» Source data
Start
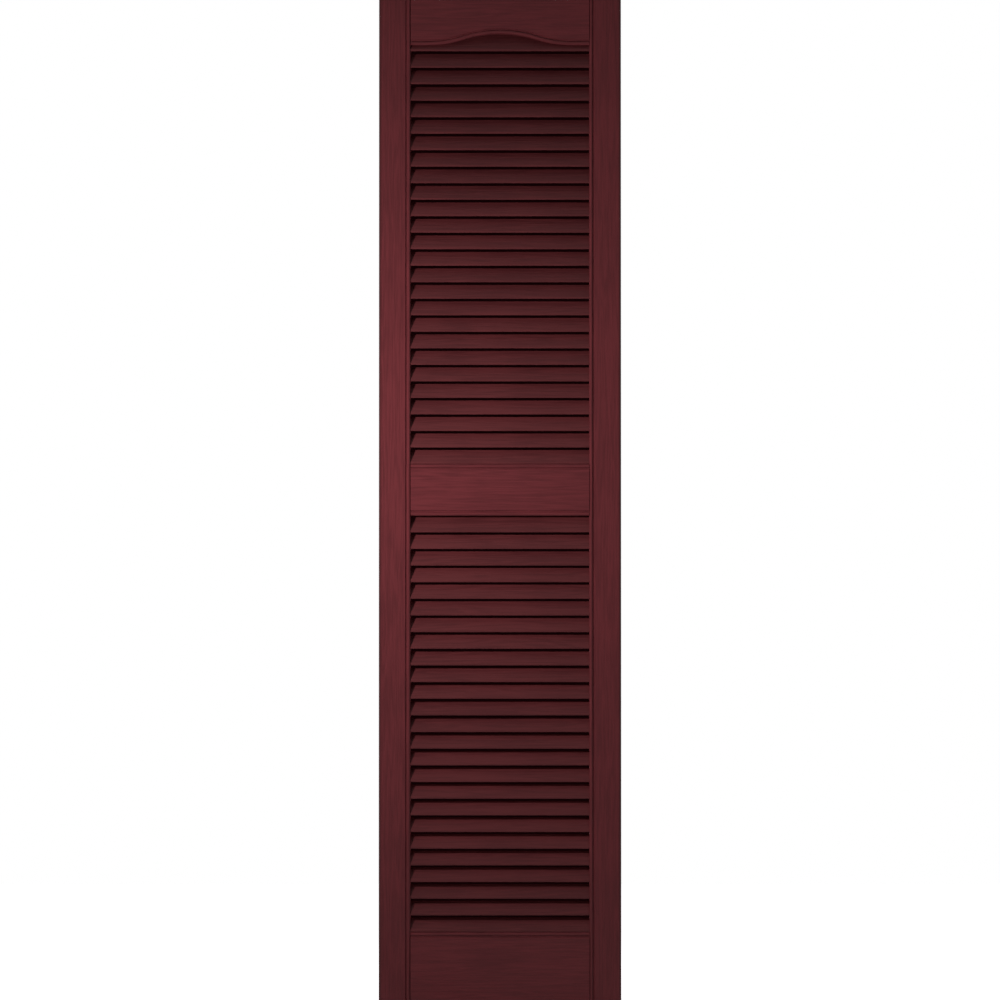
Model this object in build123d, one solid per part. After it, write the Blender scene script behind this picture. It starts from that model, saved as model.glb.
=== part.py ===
"""Cathedral top louvered shutter: an exterior window shutter moulded in wood-grained plastic.

Two stiles and three rails are hollow mouldings, open at the back and ribbed across. A quirked
bead runs along every edge that frames a louver opening, and under the top rail it follows a
cathedral arch. Two banks of fixed louvers fill the openings, carried at both ends by the stiles.

Millimetres. X runs across the shutter, Y from its front to the wall, Z up. The origin is the
middle of the bottom edge of the back face, which lies against the wall at Y = 0.
"""

from build123d import *
import math
import os

# Whole shutter
HEIGHT = 1524.0
WIDTH = 368.3
DEPTH = 28.6
OUTER_ROUND = 2.5

# Frame pieces: hollow mouldings with a thicker band behind their beads
WALL = 2.5
STILE_WIDTH = 48.15
TOP_RAIL_HEIGHT = 70.2
MID_RAIL_HEIGHT = 78.6
BOTTOM_RAIL_HEIGHT = 104.3
BACKED_BAND = 10.5
RIB = 2.0
RIB_RECESS = 4.0
STILE_RIBS = 5
RAIL_RIB_SPACING = 90.0

# Bead along the edges of the openings, with the quirk that sets it off
BEAD_RADIUS = 3.0
QUIRK_WIDTH = 1.9
QUIRK_FLOOR = 1.0
QUIRK_DEPTH = 2.0

# Cathedral arch: on each side two equal arcs that meet, then a flat shoulder
ARCH_RISE = 17.4
ARCH_HALF_SPAN = 110.0

# Louvers
UPPER_LOUVERS = 26
UPPER_PITCH = 25.17
LOWER_LOUVERS = 25
LOWER_PITCH = 25.3
LOUVER_SLOPE = 60.0
LOUVER_WALL = 2.5
LOUVER_SET_BACK = 2.0
LIP_HEIGHT = 2.6
LIP_DEPTH = 4.1
LIP_ROUND = 1.2
TIP_ROUND = 0.6
SLOT_HEIGHT = 3.5

# Cutters run this far past the piece that they cut
OVERRUN = 1.0

# Values worked out from those above
FRONT = -DEPTH
OPENING_HALF = WIDTH / 2 - STILE_WIDTH
MID_RAIL_BOTTOM = BOTTOM_RAIL_HEIGHT + LOWER_LOUVERS * LOWER_PITCH
UPPER_SILL = MID_RAIL_BOTTOM + MID_RAIL_HEIGHT
ARCH_SPRING = HEIGHT - TOP_RAIL_HEIGHT
ARCH_CROWN = ARCH_SPRING + ARCH_RISE
LIP_FRONT = FRONT + LOUVER_SET_BACK
SLOPE = math.tan(math.radians(LOUVER_SLOPE))
LOUVER_THROUGH = LOUVER_WALL / math.sin(math.radians(LOUVER_SLOPE))


def box_between(low, high):
    """A box given by its lowest and highest corners."""
    middle = [(a + b) / 2 for a, b in zip(low, high)]
    sides = [b - a for a, b in zip(low, high)]
    return Pos(*middle) * Box(*sides)


def one_solid(shape):
    """The single solid that a piece is made of."""
    solids = shape.solids()
    if len(solids) != 1:
        raise ValueError(f"expected one solid, found {len(solids)}")
    return solids[0]


def rounded_envelope():
    """The block that the shutter fills, with its four front edges rounded."""
    block = box_between((-WIDTH / 2, FRONT, 0), (WIDTH / 2, 0, HEIGHT))
    front_edges = block.faces().sort_by(Axis.Y)[0].edges()
    return fillet(front_edges, OUTER_ROUND)


def prism(region, front, back):
    """An outline, drawn in X and Z, given its depth from one Y to another."""
    return Pos(0, front, 0) * extrude(region, amount=back - front, dir=(0, 1, 0))


def rectangle(x0, x1, z0, z1):
    """A rectangular outline in X and Z."""
    corners = [(x0, 0, z0), (x1, 0, z0), (x1, 0, z1), (x0, 0, z1)]
    return make_face(Polyline(*corners, close=True))


def arch_edge(y, reach):
    """The top rail's lower edge at a given Y, from -reach to +reach."""
    swing = 2 * math.atan2(ARCH_RISE, ARCH_HALF_SPAN)
    radius = ARCH_HALF_SPAN / 2 / math.sin(swing)
    bow_x = radius * math.sin(swing / 2)
    bow_z = radius * (1 - math.cos(swing / 2))

    def side(sign):
        shoulder = (sign * ARCH_HALF_SPAN, y, ARCH_SPRING)
        hollow = (sign * (ARCH_HALF_SPAN - bow_x), y, ARCH_SPRING + bow_z)
        turn = (sign * ARCH_HALF_SPAN / 2, y, ARCH_SPRING + ARCH_RISE / 2)
        return shoulder, hollow, turn

    left_shoulder, left_hollow, left_turn = side(-1)
    right_shoulder, right_hollow, right_turn = side(1)
    return [
        Line((-reach, y, ARCH_SPRING), left_shoulder),
        ThreePointArc(left_shoulder, left_hollow, left_turn),
        ThreePointArc(left_turn, (0, y, ARCH_CROWN), right_turn),
        ThreePointArc(right_turn, right_hollow, right_shoulder),
        Line(right_shoulder, (reach, y, ARCH_SPRING)),
    ]


def bead_cutter(edges, inward):
    """What is cut away to leave a quirked bead along an edge of the front face.

    edges is the path in the front face, and inward points from the opening into the piece.
    The section is drawn with its first axis inward and its second towards the wall.
    """
    path = Wire(edges)
    inward = Vector(*inward)
    plane = Plane(origin=path @ 0, x_dir=inward, z_dir=inward.cross(Vector(0, 1, 0)))
    bead = 2 * BEAD_RADIUS
    quirk = make_face(
        Polyline(
            (bead, -OVERRUN),
            (bead, QUIRK_DEPTH),
            (bead + QUIRK_FLOOR, QUIRK_DEPTH),
            (bead + QUIRK_WIDTH, 0),
            (bead + QUIRK_WIDTH, -OVERRUN),
            close=True,
        )
    )
    over_bead = make_face(
        Polyline(
            (-OVERRUN, BEAD_RADIUS),
            (-OVERRUN, -OVERRUN),
            (bead, -OVERRUN),
            (bead, QUIRK_DEPTH),
            (BEAD_RADIUS, QUIRK_DEPTH),
            (BEAD_RADIUS, BEAD_RADIUS),
            close=True,
        )
    )
    section = quirk + (over_bead - Pos(BEAD_RADIUS, BEAD_RADIUS) * Circle(BEAD_RADIUS))
    return sweep(plane * section, path=path)


def hollow_moulding(region, beads, ribs, envelope):
    """A frame piece: its outline given depth, beaded, rounded outside and hollowed behind."""
    body = prism(region, FRONT, 0) & envelope
    for edges, inward in beads:
        body -= bead_cutter(edges, inward)
    hollow = prism(offset(region, -WALL), FRONT + QUIRK_DEPTH + WALL, OVERRUN)
    hollow += prism(offset(region, -BACKED_BAND), FRONT + WALL, OVERRUN)
    for rib in ribs:
        hollow -= rib
    return one_solid(body - hollow)


def stile(side, envelope):
    """One stile, at the left (-1) or the right (1), beaded along the opening."""
    inner = side * OPENING_HALF
    outer = side * WIDTH / 2
    region = rectangle(min(inner, outer), max(inner, outer), 0, HEIGHT)
    bead_line = Line((inner, FRONT, -OVERRUN), (inner, FRONT, HEIGHT + OVERRUN))
    ribs = []
    for number in range(1, STILE_RIBS + 1):
        z = number * HEIGHT / (STILE_RIBS + 1)
        low = (min(inner, outer), FRONT, z - RIB / 2)
        ribs.append(box_between(low, (max(inner, outer), -RIB_RECESS, z + RIB / 2)))
    return hollow_moulding(region, [([bead_line], (side, 0, 0))], ribs, envelope)


def rail_ribs(z0, z1):
    """Two upright ribs inside a rail, on either side of its middle."""
    ribs = []
    for x in (-RAIL_RIB_SPACING / 2, RAIL_RIB_SPACING / 2):
        ribs.append(box_between((x - RIB / 2, FRONT, z0), (x + RIB / 2, -RIB_RECESS, z1)))
    return ribs


def rail_bead(z):
    """The straight line of a rail's bead, past both of its ends."""
    reach = OPENING_HALF + OVERRUN
    return [Line((-reach, FRONT, z), (reach, FRONT, z))]


def top_rail_region():
    """The top rail's outline, with the cathedral arch as its lower edge."""
    reach = OPENING_HALF
    corners = [
        (reach, 0, ARCH_SPRING),
        (reach, 0, HEIGHT),
        (-reach, 0, HEIGHT),
        (-reach, 0, ARCH_SPRING),
    ]
    return make_face(arch_edge(0, reach) + [Polyline(*corners)])


def cathedral_top_rail(envelope):
    """The top rail, whose bead follows the arch from stile to stile."""
    beads = [(arch_edge(FRONT, OPENING_HALF + OVERRUN), (0, 0, 1))]
    ribs = rail_ribs(ARCH_SPRING, HEIGHT)
    return hollow_moulding(top_rail_region(), beads, ribs, envelope)


def mid_rail(envelope):
    """The rail between the louver banks, beaded above and below."""
    region = rectangle(-OPENING_HALF, OPENING_HALF, MID_RAIL_BOTTOM, UPPER_SILL)
    beads = [(rail_bead(MID_RAIL_BOTTOM), (0, 0, 1)), (rail_bead(UPPER_SILL), (0, 0, -1))]
    return hollow_moulding(region, beads, rail_ribs(MID_RAIL_BOTTOM, UPPER_SILL), envelope)


def bottom_rail(envelope):
    """The deep rail at the foot, beaded along its top."""
    region = rectangle(-OPENING_HALF, OPENING_HALF, 0, BOTTOM_RAIL_HEIGHT)
    beads = [(rail_bead(BOTTOM_RAIL_HEIGHT), (0, 0, -1))]
    return hollow_moulding(region, beads, rail_ribs(0, BOTTOM_RAIL_HEIGHT), envelope)


def face_y(z):
    """Where a louver's sloping face lies at a height above the underside of its lip."""
    return LIP_FRONT + (z - LIP_HEIGHT) / SLOPE


def louver_section(height):
    """A louver's section in Y and Z: a rounded lip, and a blade that slopes up and back."""
    lip_back = LIP_FRONT + LIP_DEPTH
    under_lip = LIP_HEIGHT + (lip_back - LOUVER_THROUGH - LIP_FRONT) * SLOPE
    lip_bottom = (LIP_FRONT, 0)
    lip_top = (LIP_FRONT, LIP_HEIGHT)
    tip_front = (face_y(height), height)
    tip_back = (face_y(height) + LOUVER_THROUGH, height)
    throat = (lip_back, under_lip)
    heel = (lip_back, 0)
    outline = make_face(
        Polyline(lip_bottom, lip_top, tip_front, tip_back, throat, heel, close=True)
    )

    outline = fillet(outline.vertices().group_by(Axis.X)[0], LIP_ROUND)
    tip = outline.vertices().group_by(Axis.Y)[-1].sort_by(Axis.X)[0]
    return fillet(tip, TIP_ROUND)


def louver(lip, height):
    """One louver, from stile to stile, with the underside of its lip at a given height."""
    section = Plane.YZ * louver_section(height)
    return Pos(0, 0, lip) * extrude(section, amount=OPENING_HALF, both=True)


def upper_louver(number):
    """A louver of the upper bank, where number 1 runs on up and is cut to the arch."""
    lip = UPPER_SILL + (UPPER_LOUVERS - number) * UPPER_PITCH
    if number == 1:
        return louver(lip, ARCH_CROWN + OVERRUN - lip) - prism(top_rail_region(), FRONT, 0)
    return louver(lip, UPPER_PITCH - SLOT_HEIGHT)


def lower_louver(number):
    """A louver of the lower bank, where number 1 runs on up to the middle rail."""
    lip = BOTTOM_RAIL_HEIGHT + (LOWER_LOUVERS - number) * LOWER_PITCH
    return louver(lip, LOWER_PITCH if number == 1 else LOWER_PITCH - SLOT_HEIGHT)


def shutter():
    """Every piece by name."""
    envelope = rounded_envelope()
    pieces = {
        "left_stile": stile(-1, envelope),
        "right_stile": stile(1, envelope),
        "cathedral_top_rail": cathedral_top_rail(envelope),
        "mid_rail": mid_rail(envelope),
        "bottom_rail": bottom_rail(envelope),
    }
    for number in range(1, UPPER_LOUVERS + 1):
        pieces[f"upper_louver_{number:02d}"] = upper_louver(number)
    for number in range(1, LOWER_LOUVERS + 1):
        pieces[f"lower_louver_{number:02d}"] = lower_louver(number)
    return pieces


os.makedirs("parts", exist_ok=True)
for name, piece in shutter().items():
    solid = one_solid(piece)
    solid.label = name
    export_step(solid, f"parts/{name}.step")
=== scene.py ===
"""Looks for the cathedral top louvered shutter: burgundy plastic with an embossed wood grain.

The frame pieces keep their CAD solids. Geometry Nodes lay the two banks of equal louvers. The
first louver of each bank, cut to the arch or run up to the middle rail, keeps its CAD solid.
Metres throughout: X across the shutter, Y from its front to the wall, Z up.
"""

import math

import bpy
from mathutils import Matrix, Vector


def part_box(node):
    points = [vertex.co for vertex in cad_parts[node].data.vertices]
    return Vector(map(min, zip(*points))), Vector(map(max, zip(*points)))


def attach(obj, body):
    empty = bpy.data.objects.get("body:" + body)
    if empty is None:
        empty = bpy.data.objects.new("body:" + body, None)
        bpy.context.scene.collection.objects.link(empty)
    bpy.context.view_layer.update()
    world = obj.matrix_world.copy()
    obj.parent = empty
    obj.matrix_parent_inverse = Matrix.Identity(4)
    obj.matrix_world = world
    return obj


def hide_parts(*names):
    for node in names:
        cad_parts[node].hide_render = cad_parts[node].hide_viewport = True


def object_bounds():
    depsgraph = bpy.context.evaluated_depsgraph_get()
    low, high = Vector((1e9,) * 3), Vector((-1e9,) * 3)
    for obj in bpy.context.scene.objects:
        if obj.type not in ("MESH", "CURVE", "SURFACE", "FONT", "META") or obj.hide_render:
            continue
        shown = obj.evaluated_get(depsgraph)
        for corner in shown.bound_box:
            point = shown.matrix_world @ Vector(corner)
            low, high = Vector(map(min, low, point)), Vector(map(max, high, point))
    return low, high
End
» Problem to solve
Nothing but the lines from the one with "for node in" through the one with "for corner in" should be retyped; include both and keep them exact.

» Complete response
    for node in names:
        cad_parts[node].hide_render = cad_parts[node].hide_viewport = True


def object_bounds():
    depsgraph = bpy.context.evaluated_depsgraph_get()
    low, high = Vector((1e9,) * 3), Vector((-1e9,) * 3)
    for obj in bpy.context.scene.objects:
        if obj.type not in ("MESH", "CURVE", "SURFACE", "FONT", "META") or obj.hide_render:
            continue
        shown = obj.evaluated_get(depsgraph)
        for corner in shown.bound_box:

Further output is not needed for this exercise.